Every single Magic card–okay, almost every Magic card–has a shot to be competitive at some point. Get out your Limited chaff box. Get out your unplayable Draft trash. Because it just may slot in nicely to this up and coming archetype!

Zac Elsik must draft a lot.

I mean, how else does someone spend so much time brewing Modern decks built around fourteenth-pick draft commons that only serve to annoy you when you accidentally roll over one in your chair? He must be so constantly annoyed with them that his only recourse was to put them in decks.

For those in need of a refresher, Zac Elsik is the creator of Lantern Control, notably winning Grand Prix Oklahoma City 2015 with his creation that has no doubt generated more eye rolls from opponents than any other in recent memory. If you had told me five years ago that someone would build a successful Modern deck with Ghoulcaller’s Bell, I would’ve told you you were crazy. And I would’ve been right.

Not one to rest on his laurels, Zac is back with a deck that has 21 cards you wouldn’t register in a 40-card format, much less one where you can kill people on turn 3. Fortunately, this monstrosity can kill as early as turn 2. Cast a Serum Visions into a Puresteel Paladin or Sram, Senior Edificer and you can start chaining embarrassing zero-mana Equipment spells together until you find a Mox Opal and a Retract to do it all over again. Eventually you draw enough Mox Opals to cast a lethal Grapeshot…that is, if your opponent hasn’t signed the match slip in shame already.

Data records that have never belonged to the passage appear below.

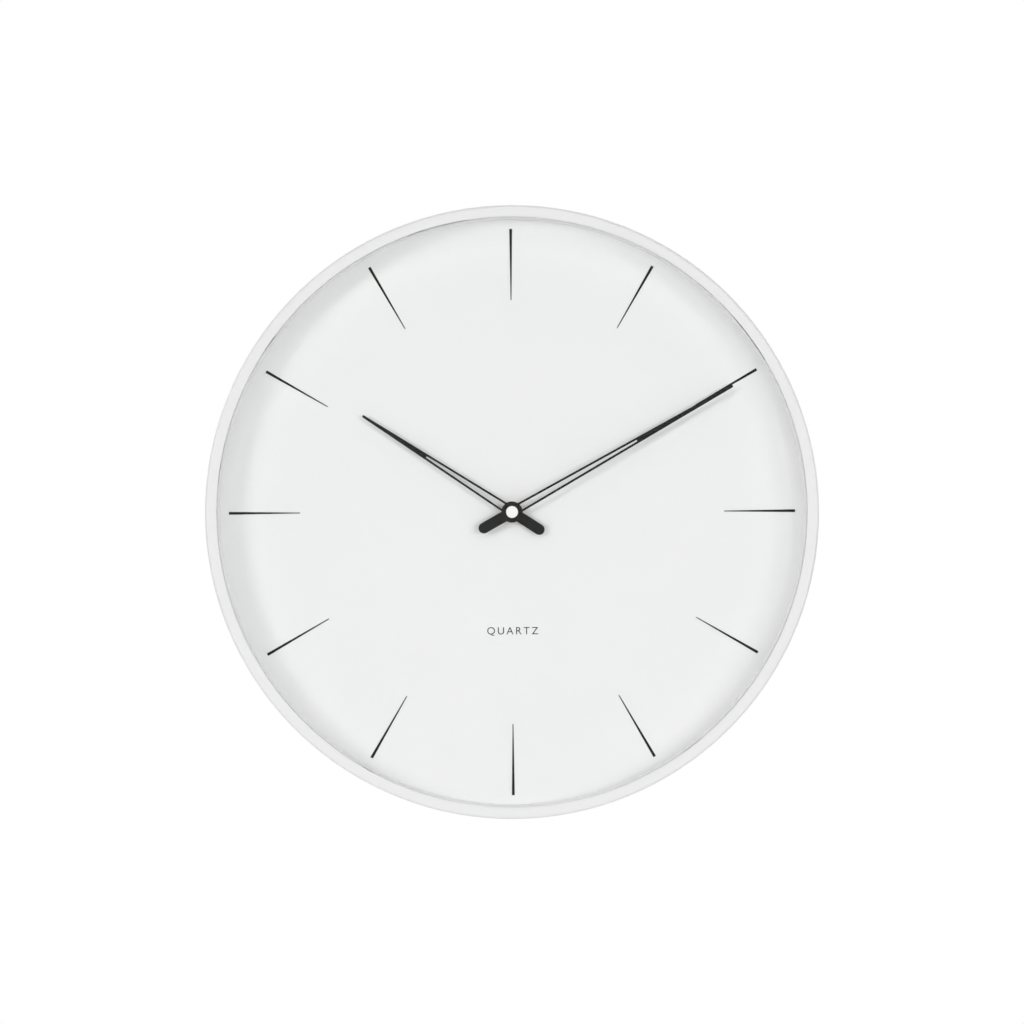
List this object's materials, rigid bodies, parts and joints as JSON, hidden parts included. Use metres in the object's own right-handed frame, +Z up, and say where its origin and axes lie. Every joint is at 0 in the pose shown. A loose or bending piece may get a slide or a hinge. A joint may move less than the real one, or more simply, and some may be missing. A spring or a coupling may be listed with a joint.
{
  "type": "wall clock",
  "caption": "Round wall clock in a white metal drum: flat white dial with black baton markers, pierced tapering black hands and a battery quartz movement on the back.",
  "frame": {"origin": "on the hands' axis, in the plane of the wall that the drum's back rim rests on", "axes": "+Z up towards 12 o'clock, +X to the right towards 3 o'clock as seen by the viewer, +Y into the wall; the dial faces -Y"},
  "size_m": [0.4, 0.05, 0.4],
  "materials": {
    "white_enamel": "smooth semi-matt white powder coat on steel",
    "dial_white": "matt white paint on aluminium",
    "dial_print": "matt black printing",
    "clear_glass": "clear float glass with ground edge",
    "white_plastic": "white moulded plastic",
    "black_paint": "satin black paint on aluminium",
    "fibreboard": "brown medium-density fibreboard",
    "zinc_steel": "zinc-plated pressed steel",
    "black_plastic": "black moulded plastic, fine texture",
    "brass": "turned brass",
    "black_rubber": "matt black rubber",
    "white_acetal": "white moulded acetal",
    "soft_iron": "punched soft iron",
    "magnet": "sintered magnet, dark grey",
    "copper": "enamelled copper wire",
    "tinned_steel": "tinned spring steel",
    "cell_jacket": "printed jacket of a dry cell, no marks",
    "brown_laminate": "brown phenolic circuit laminate with solder pads"
  },
  "bodies": {
    "drum": {"case_shell": "white_enamel", "glass_lens": "clear_glass", "spacer_ring": "white_plastic", "dial_plate": "dial_white", "hour_markers": "dial_print", "backing_board": "fibreboard", "board_brackets": "zinc_steel", "board_screws": "zinc_steel", "hanger_plate": "zinc_steel", "hanger_screws": "zinc_steel", "movement_housing": "black_plastic", "movement_back_cover": "black_plastic", "train_bridge": "black_plastic", "mounting_bush": "brass", "rubber_washer": "black_rubber", "dial_washer": "brass", "hex_nut": "brass", "stator": "soft_iron", "coil_core": "soft_iron", "coil_bobbin": "white_acetal", "coil_winding": "copper", "circuit_board": "brown_laminate", "chip_cover": "black_plastic", "quartz_crystal": "tinned_steel", "positive_contact": "tinned_steel", "negative_contact": "tinned_steel"},
    "minute": {"minute_arbor": "tinned_steel", "minute_hand_collet": "brass", "minute_hand": "black_paint", "centre_cap": "white_plastic"},
    "hour": {"hour_wheel": "white_acetal", "hour_hand_collet": "brass", "hour_hand": "black_paint"},
    "setting": {"minute_wheel": "white_acetal", "setting_knob": "black_plastic"},
    "centre": {"centre_wheel": "white_acetal"},
    "third": {"third_wheel": "white_acetal"},
    "seconds": {"seconds_wheel": "white_acetal"},
    "intermediate": {"intermediate_wheel": "white_acetal"},
    "rotor": {"rotor_pinion": "white_acetal", "rotor_magnet": "magnet"},
    "cell": {"battery_cell": "cell_jacket"}
  },
  "joints": [
    {"name": "minute_spin", "type": "hinge", "parent": "drum", "child": "minute", "pos_m": [0, 0, 0], "axis": [0, 1, 0], "continuous": true},
    {"name": "hour_spin", "type": "hinge", "parent": "drum", "child": "hour", "pos_m": [0, 0, 0], "axis": [0, 1, 0], "continuous": true},
    {"name": "setting_spin", "type": "hinge", "parent": "drum", "child": "setting", "pos_m": [0, 0, 0.0104], "axis": [0, 1, 0], "continuous": true},
    {"name": "seconds_spin", "type": "hinge", "parent": "drum", "child": "seconds", "pos_m": [0, 0, 0], "axis": [0, 1, 0], "continuous": true},
    {"name": "intermediate_spin", "type": "hinge", "parent": "drum", "child": "intermediate", "pos_m": [0.01009, 0, -0.00178], "axis": [0, 1, 0], "continuous": true},
    {"name": "rotor_spin", "type": "hinge", "parent": "drum", "child": "rotor", "pos_m": [0.01434, 0, 0.00558], "axis": [0, 1, 0], "continuous": true},
    {"name": "third_spin", "type": "hinge", "parent": "drum", "child": "third", "pos_m": [-0.0102, 0, 0], "axis": [0, 1, 0], "continuous": true},
    {"name": "centre_spin", "type": "hinge", "parent": "drum", "child": "centre", "pos_m": [0, 0, 0], "axis": [0, 1, 0], "continuous": true},
    {"name": "cell_slide", "type": "slide", "parent": "drum", "child": "cell", "axis": [0, 1, 0], "range_m": [0, 0.03]}
  ],
  "couplings": [
    {"joint": "setting_spin", "follows": "minute_spin", "ratio": -0.33333},
    {"joint": "hour_spin", "follows": "minute_spin", "ratio": 0.083333},
    {"joint": "intermediate_spin", "follows": "seconds_spin", "ratio": -4},
    {"joint": "rotor_spin", "follows": "seconds_spin", "ratio": 30},
    {"joint": "third_spin", "follows": "seconds_spin", "ratio": -0.13333},
    {"joint": "centre_spin", "follows": "seconds_spin", "ratio": 0.016667}
  ]
}
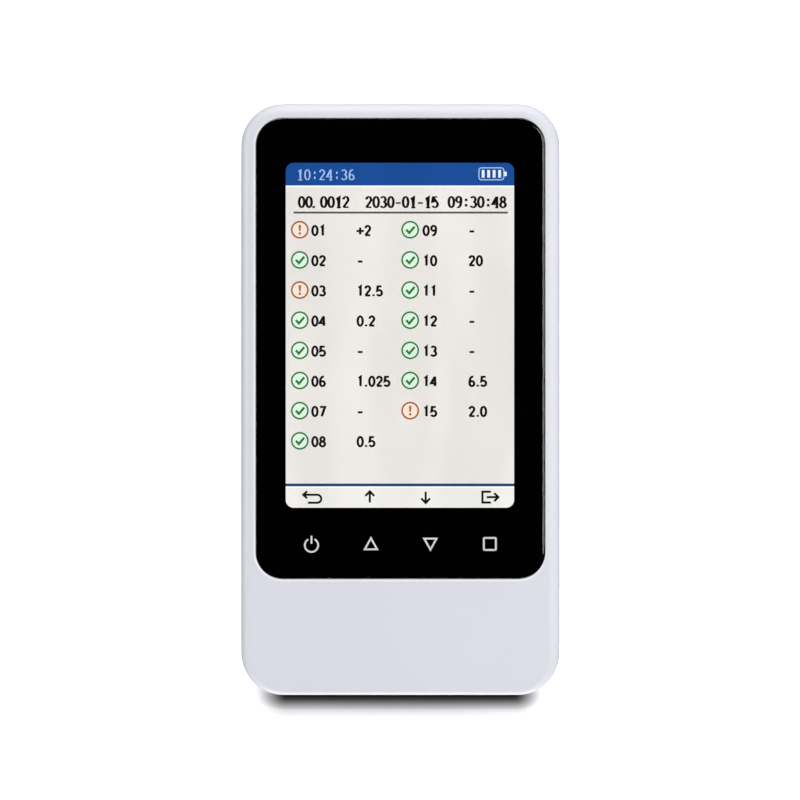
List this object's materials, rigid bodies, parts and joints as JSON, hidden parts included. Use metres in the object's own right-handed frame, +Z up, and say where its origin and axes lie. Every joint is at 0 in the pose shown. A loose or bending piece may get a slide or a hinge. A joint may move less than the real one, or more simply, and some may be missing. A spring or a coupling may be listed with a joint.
{
  "type": "handheld urine strip analyzer",
  "caption": "Pocket analyzer with a flush black glass front, colour display, touch keys and a motor-driven tray that carries a test strip under a light reader.",
  "frame": {"origin": "on the resting plane, under the middle of the case, which lies on its back", "axes": "+Z up, out of the display; +Y towards the upper end of the display; +X to the display's right; the tray leaves towards -Y"},
  "size_m": [0.068, 0.126, 0.026],
  "materials": {
    "white_shell": "fine satin ABS",
    "clear_glass": "polished",
    "clear_film": "clear film",
    "black_tape": "matte foam tape",
    "display_cell": "lit display",
    "steel_sheet": "pressed sheet",
    "zinc_screw": "zinc plated",
    "foot_rubber": "moulded",
    "flex_film": "polyimide film",
    "circuit_board": "solder mask",
    "chip_epoxy": "moulded epoxy",
    "connector_nylon": "moulded nylon",
    "cell_pouch": "laminated foil",
    "lead_insulation": "extruded PVC",
    "black_chassis": "fine grain ABS",
    "tray_plastic": "fine grain ABS",
    "holder_plastic": "moulded ABS",
    "gear_acetal": "moulded acetal",
    "pinion_brass": "cut brass",
    "coil_copper": "enamelled copper wire",
    "magnet_ferrite": "sintered",
    "lens_clear": "moulded clear"
  },
  "bodies": {
    "case": {"front_shell": "white_shell", "rear_shell": "white_shell", "case_screws": "zinc_screw", "rubber_feet": "foot_rubber", "cover_glass": "clear_glass", "touch_sensor": "clear_film", "bond_frame": "black_tape", "lcd_panel": "display_cell", "lcd_backlight": "steel_sheet", "lcd_ribbon": "flex_film", "main_board": "circuit_board", "charging_socket": "steel_sheet", "board_chips": "chip_epoxy", "radio_module": "steel_sheet", "buzzer": "chip_epoxy", "battery_socket": "connector_nylon", "battery_cell": "cell_pouch", "battery_leads": "lead_insulation", "board_screws": "zinc_screw", "battery_cradle": "black_chassis", "cradle_screws": "zinc_screw", "tray_guide": "black_chassis", "guide_screws": "zinc_screw", "home_sensor": "chip_epoxy", "gear_axle": "steel_sheet", "motor_plate": "steel_sheet", "plate_screws": "zinc_screw", "motor_can": "steel_sheet", "motor_coils": "coil_copper", "reader_housing": "black_chassis", "reader_lens": "lens_clear", "reader_board": "circuit_board", "reader_lamps": "lens_clear", "photo_sensor": "chip_epoxy", "reader_ribbon": "flex_film"},
    "tray": {"tray_carriage": "tray_plastic", "strip_holder": "holder_plastic", "calibration_tile": "holder_plastic", "tray_front": "white_shell"},
    "drive_gear": {"tray_gear": "gear_acetal"},
    "rotor": {"motor_magnet": "magnet_ferrite", "motor_shaft": "steel_sheet", "motor_pinion": "pinion_brass"}
  },
  "joints": [
    {"name": "tray_slide", "type": "slide", "parent": "case", "child": "tray", "axis": [0, -1, 0], "range_m": [0, 0.08]},
    {"name": "gear_spin", "type": "hinge", "parent": "case", "child": "drive_gear", "pos_m": [0.01112, -0.052, 0.0066], "axis": [0, 0, 1], "range_deg": [0, 1312]},
    {"name": "rotor_spin", "type": "hinge", "parent": "case", "child": "rotor", "pos_m": [0.01795, -0.04387, 0.0151], "axis": [0, 0, 1], "range_deg": [-3277, 0]}
  ],
  "couplings": [
    {"joint": "gear_spin", "follows": "tray_slide", "rad_per_m": 285.71},
    {"joint": "rotor_spin", "follows": "tray_slide", "rad_per_m": -714.29}
  ]
}
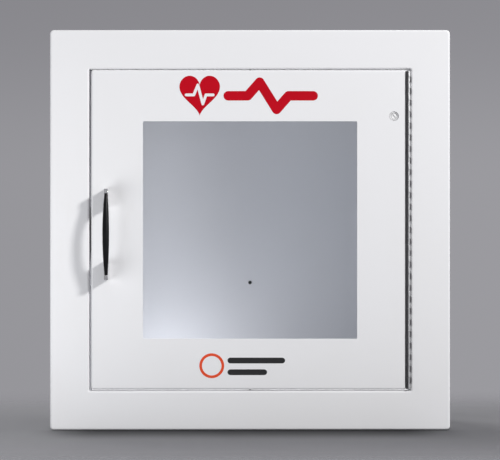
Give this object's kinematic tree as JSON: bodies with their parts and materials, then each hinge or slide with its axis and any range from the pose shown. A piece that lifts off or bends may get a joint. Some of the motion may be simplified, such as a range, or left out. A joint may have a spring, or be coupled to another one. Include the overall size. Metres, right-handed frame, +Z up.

This deck is not for the faint of heart. You’re going to have opening hands that are complete nonsense and you need to mulligan aggressively and hope for the best. There’s minimal protection and no back-up plan besides suiting up a 2/2 with some Bone Saws and going aggro, not the most reliable plan in a format of Tarmogoyf and Lightning Bolt. But you’re going to win plenty of games where your opponent taps out on turn 2 or 3, thinking they are safe, or give in to the fear and give you time to set up a kill with Swan Song backup. Playing against a deck this threatening is no easy task, so use that to your advantage.

Now, granted, this is not an altogether new idea from Zac and many players saw the potential that Sram, Senior Edificer had in the archetype, but is there anyone more likely to jump into this deck and tune it to meet its potential? I think not.